Washington State Patrol spokesman Bob Calkins said Seattle’s ALPR data is not shared with the Washington Fusion Center, and is only shared with state police on a case-by-case basis. But Calkins could not cite any formal policies to this effect, noting it was a city-by-city issue.

Said Debelak: “There’s nothing stopping them from giving driver data to the federal Fusion Center, and it wouldn’t surprise me if they were.”

Abuse of ALPR data is not entirely hypothetical. In 1998, a Washington, D.C., police lieutenant was convicted of using ALPR data to document cars parked outside gay bars, then blackmailing the cars’ owners. States like Maine, Vermont and New Hampshire have passed laws regulating the cameras’ use, such as how long their data is kept and who can access it. In New Hampshire, ALPRs are forbidden along public roadways.

Washington has no statewide laws dictating their use, with local police departments left to set their own rules. Meanwhile, obtaining the technology is typically just a matter of city councils approving the federal grants that fund them.

As federal funding for these devices increases, privacy and civil liberty activists argue we are headed toward a future in which one could exist on every block.
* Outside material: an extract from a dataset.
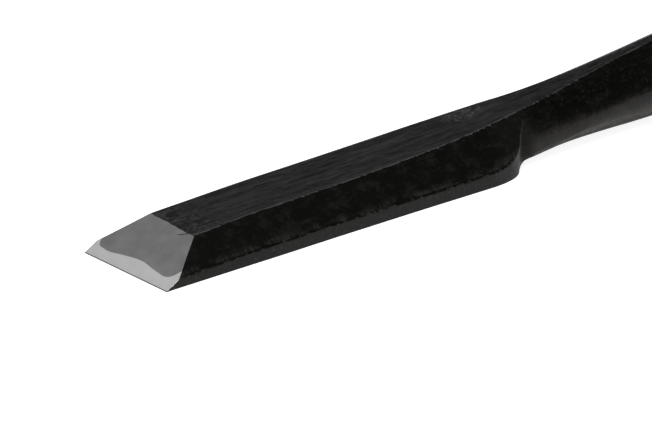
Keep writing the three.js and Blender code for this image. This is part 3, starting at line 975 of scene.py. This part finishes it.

ALPRs can be enormously effective in fighting serious crimes such as carjackings and kidnappings, as well as smaller infractions like unpaid parking tickets. However, they could also be used to investigate otherwise law-abiding citizens. Privacy advocates argue that if your vehicle is seen at a political rally, an Islamic worship service, or other such location, you could conceivably find yourself on a list.

Should everyone be continually investigated, just in case they eventually commit a crime? Should every citizen be able to track the movements of every other? These are questions raised by the use of these devices, and ones the ACLU has begun asking in Olympia.